H.M.S. Mermaid was a single masted, copper sheathed, iron fastened cutter of 84 tons. Barely 18 metres in length and under 6 metres widw she had a draught of 2.7 metres. The Mermaid was built in India in 1816 of Indian teak and commissioned in October 1817.

The Mermaid was purchased by the Royal Navy for surveying expeditions. Phillip Parker King , who became one of Australia’s greatest maritime surveyors, made four voyages between December 1817 and April 1822 with the Mermaid being his vessel for the first three. During these expeditions she visited the south coast of New South Wales, Western Australia, the north coast of Australia, called at Timor, Van Diemen’s Land (Tasmania), and accompanied the Lady Nelson, with John Oxley aboard, to further survey the Hastings River in 1819.

The Mermaid proved to be an excellent coastal survey ship and in July 1820 again set off from Sydney headed for the north-west coast of Australia. While sitting off Port Bowen in Queensland the Mermaid ran aground. The crew managed to get her back to sea but considerable damage had been done. After some repairs she again headed off for the north-west but was taking too much water to continue. King decided to return to Sydney. 

The colonial government then took possession of the Mermaid and, after a re-fit, she continued in service as a survey ship for John Oxley on voyages to Moreton Bay and the Tweed River.
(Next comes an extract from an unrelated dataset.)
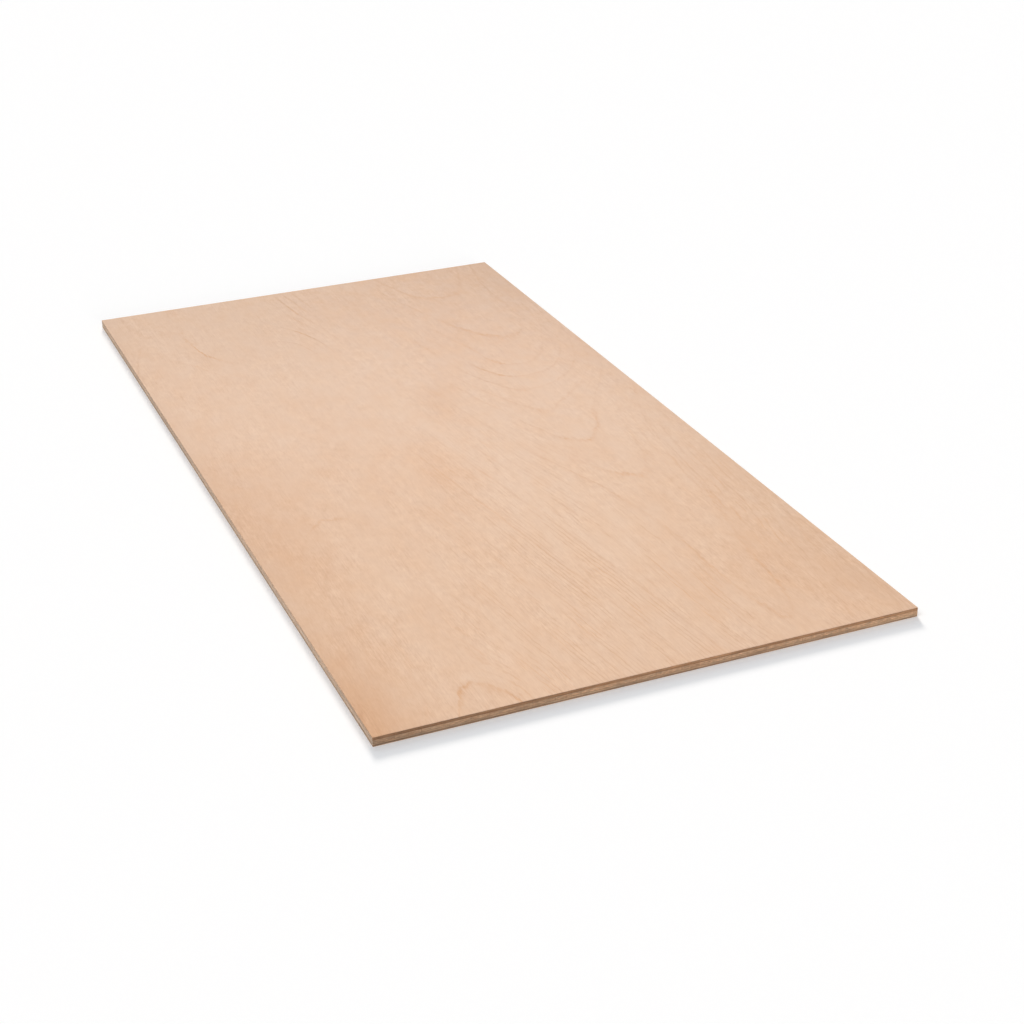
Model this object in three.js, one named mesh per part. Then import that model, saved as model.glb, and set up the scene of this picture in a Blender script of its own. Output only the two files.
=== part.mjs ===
// A sheet of five-ply plywood, lying flat: peeled veneers glued one on another with the grain of each ply square to
// the next, pressed, and then sawn to size and sanded. Units are millimetres and +Z is up. X runs along the sheet, Y
// across it, and the origin is the middle of the underside.
import * as THREE from "three";
import { ConvexGeometry } from "three/addons/geometries/ConvexGeometry.js";

// Driving dimensions
const sheetLength = 1220;
const sheetWidth = 610;
const faceThickness = 0.5; // the two outer veneers, thinned by sanding
const crossbandThickness = 3.2;
const coreThickness = 3.6;
const arris = 0.25; // what sanding takes off the sharp edge round each face

// The veneers' woods
const paleVeneer = new THREE.MeshStandardMaterial({ color: "#e3c2a5", roughness: 0.55, metalness: 0 });
const darkVeneer = new THREE.MeshStandardMaterial({ color: "#a17a58", roughness: 0.8, metalness: 0 });
const midVeneer = new THREE.MeshStandardMaterial({ color: "#bd946e", roughness: 0.8, metalness: 0 });

// The lay-up from the underside to the top face. Grain is "long" where it runs along the sheet and "cross" where it
// runs across it, and outside says which side of an outer veneer is the sheet's own face.
const layUp = [
  { name: "back_veneer", thickness: faceThickness, grain: "long", wood: paleVeneer, outside: "under" },
  { name: "lower_crossband", thickness: crossbandThickness, grain: "cross", wood: darkVeneer },
  { name: "core_ply", thickness: coreThickness, grain: "long", wood: midVeneer },
  { name: "upper_crossband", thickness: crossbandThickness, grain: "cross", wood: darkVeneer },
  { name: "face_veneer", thickness: faceThickness, grain: "long", wood: paleVeneer, outside: "top" },
];

// The corners of a rectangle centred on the Z axis, at one height.
function rectangleAt(height, alongGrain, acrossGrain) {
  const corners = [[-1, -1], [1, -1], [1, 1], [-1, 1]];
  return corners.map(([x, y]) => new THREE.Vector3((x * alongGrain) / 2, (y * acrossGrain) / 2, height));
}

// One veneer in its own frame, with its grain along X and its underside at height 0. It is lofted through level
// rectangles, and on the side that is outside the last of them is drawn in by the arris.
function veneerGeometry(alongGrain, acrossGrain, thickness, outside) {
  const easedUnder = outside === "under" ? arris : 0;
  const easedTop = outside === "top" ? arris : 0;
  const outlines = [
    rectangleAt(easedUnder, alongGrain, acrossGrain),
    rectangleAt(thickness - easedTop, alongGrain, acrossGrain),
  ];
  if (easedUnder) outlines.push(rectangleAt(0, alongGrain - 2 * arris, acrossGrain - 2 * arris));
  if (easedTop) outlines.push(rectangleAt(thickness, alongGrain - 2 * arris, acrossGrain - 2 * arris));
  return new ConvexGeometry(outlines.flat());
}

// A ply of the lay-up at the height that it is glued at, turned so that its grain runs the way it is laid.
function plyMesh({ name, wood, grain, outside }, thickness, height) {
  const isCross = grain === "cross";
  const alongGrain = isCross ? sheetWidth : sheetLength;
  const acrossGrain = isCross ? sheetLength : sheetWidth;
  const mesh = new THREE.Mesh(veneerGeometry(alongGrain, acrossGrain, thickness, outside), wood);
  mesh.name = name;
  mesh.rotation.z = isCross ? Math.PI / 2 : 0;
  mesh.position.z = height;
  return mesh;
}

const sheet = new THREE.Group();
sheet.name = "plywood_sheet";
let glueLine = 0; // the height of the next joint between two plies
for (const ply of layUp) {
  const thickness = Math.fround(ply.thickness); // as a mesh's 32-bit numbers hold it, so that glued faces meet exactly
  sheet.add(plyMesh(ply, thickness, glueLine));
  glueLine += thickness;
}

export default sheet;
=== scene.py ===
import math

import bpy
import numpy as np
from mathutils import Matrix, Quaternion, Vector
from mathutils.geometry import delaunay_2d_cdt


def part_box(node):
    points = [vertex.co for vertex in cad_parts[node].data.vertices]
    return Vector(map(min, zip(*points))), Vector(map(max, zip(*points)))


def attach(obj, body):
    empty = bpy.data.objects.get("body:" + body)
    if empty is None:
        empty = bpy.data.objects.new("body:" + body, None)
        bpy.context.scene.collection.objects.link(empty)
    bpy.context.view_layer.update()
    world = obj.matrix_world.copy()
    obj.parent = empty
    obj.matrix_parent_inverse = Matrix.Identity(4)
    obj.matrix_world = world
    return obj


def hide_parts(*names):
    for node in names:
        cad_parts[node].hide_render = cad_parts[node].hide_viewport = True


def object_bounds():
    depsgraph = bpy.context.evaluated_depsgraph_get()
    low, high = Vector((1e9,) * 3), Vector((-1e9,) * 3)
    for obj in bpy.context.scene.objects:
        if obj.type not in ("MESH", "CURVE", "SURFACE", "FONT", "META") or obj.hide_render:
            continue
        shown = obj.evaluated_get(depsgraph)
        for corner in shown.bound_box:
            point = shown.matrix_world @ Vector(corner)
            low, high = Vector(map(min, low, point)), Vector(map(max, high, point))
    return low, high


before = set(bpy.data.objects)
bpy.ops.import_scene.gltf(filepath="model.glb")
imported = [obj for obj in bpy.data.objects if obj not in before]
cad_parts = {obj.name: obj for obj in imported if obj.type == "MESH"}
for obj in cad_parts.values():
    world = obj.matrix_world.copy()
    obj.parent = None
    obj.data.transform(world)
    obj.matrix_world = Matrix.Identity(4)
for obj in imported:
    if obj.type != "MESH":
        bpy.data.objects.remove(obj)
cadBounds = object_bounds()
print("frame loaded:", sorted(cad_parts))

mm = 0.001
smoothStep = {"interpolation_type": "SMOOTHSTEP"}
# the values that most of a noise lies between, and those that nearly all of it does
mostNoise = {"From Min": 0.3, "From Max": 0.7}
allNoise = {"From Min": 0.2, "From Max": 0.8}


def linearColour(hexColour):
    channels = [int(hexColour[i:i + 2], 16) / 255 for i in (0, 2, 4)]
    return [c / 12.92 if c <= 0.04045 else ((c + 0.055) / 1.055) ** 2.4 for c in channels] + [1.0]


def addNode(tree, kind, settings=None, inputs=None):
    # settings are the node's own properties, and an input is a value, or a node or socket to link from
    node = tree.nodes.new("ShaderNode" + kind)
    for name, value in (settings or {}).items():
        setattr(node, name, value)
    for name, value in (inputs or {}).items():
        if isinstance(value, bpy.types.Node):
            value = value.outputs[0]
        if isinstance(value, bpy.types.NodeSocket):
            tree.links.new(value, node.inputs[name])
        else:
            node.inputs[name].default_value = value
    return node


def newMaterial(name):
    material = bpy.data.materials.new(name)
    material.use_nodes = True
    material.node_tree.nodes.clear()
    return material, material.node_tree


cameraLook = {
    "position": (2.0790, -0.7629, 1.0147),
    "aim": (0.2036, 0.0097, 0.0),
    "roll": -0.936,  # degrees
    "lens": 67.375, "sensor": 36.0,  # mm
}


def placeCamera():
    data = bpy.data.cameras.new("camera")
    data.sensor_width = cameraLook["sensor"]
    data.lens = cameraLook["lens"]
    camera = bpy.data.objects.new("camera", data)
    bpy.context.scene.collection.objects.link(camera)
    camera.location = cameraLook["position"]
    lookAlong = Vector(cameraLook["aim"]) - Vector(cameraLook["position"])
    rollTurn = Quaternion((0, 0, 1), math.radians(cameraLook["roll"]))
    camera.rotation_mode = "QUATERNION"
    camera.rotation_quaternion = lookAlong.to_track_quat("-Z", "Y") @ rollTurn
    bpy.context.scene.camera = camera
    bpy.context.scene.view_settings.view_transform = "Standard"


placeCamera()
print("camera placed")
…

She was also used to supply the penal colonies at Norfolk Island and Moreton Bay while also travelling as far as New Zealand, Tahiti and Hawaii. 

Her most significant role in our local history was when she was selected as one of the three vessels to proceed from Sydney in 1821 to establish the settlement at Port Macquarie.

In 1829, under the command of Captain Samuel Nolbrow, she sailed for Western Australia via the north-east coast of Australia. Risking passage through the inshore route of the Great barrier Reef, the Mermaid ran aground and was wrecked on 13th June 1829.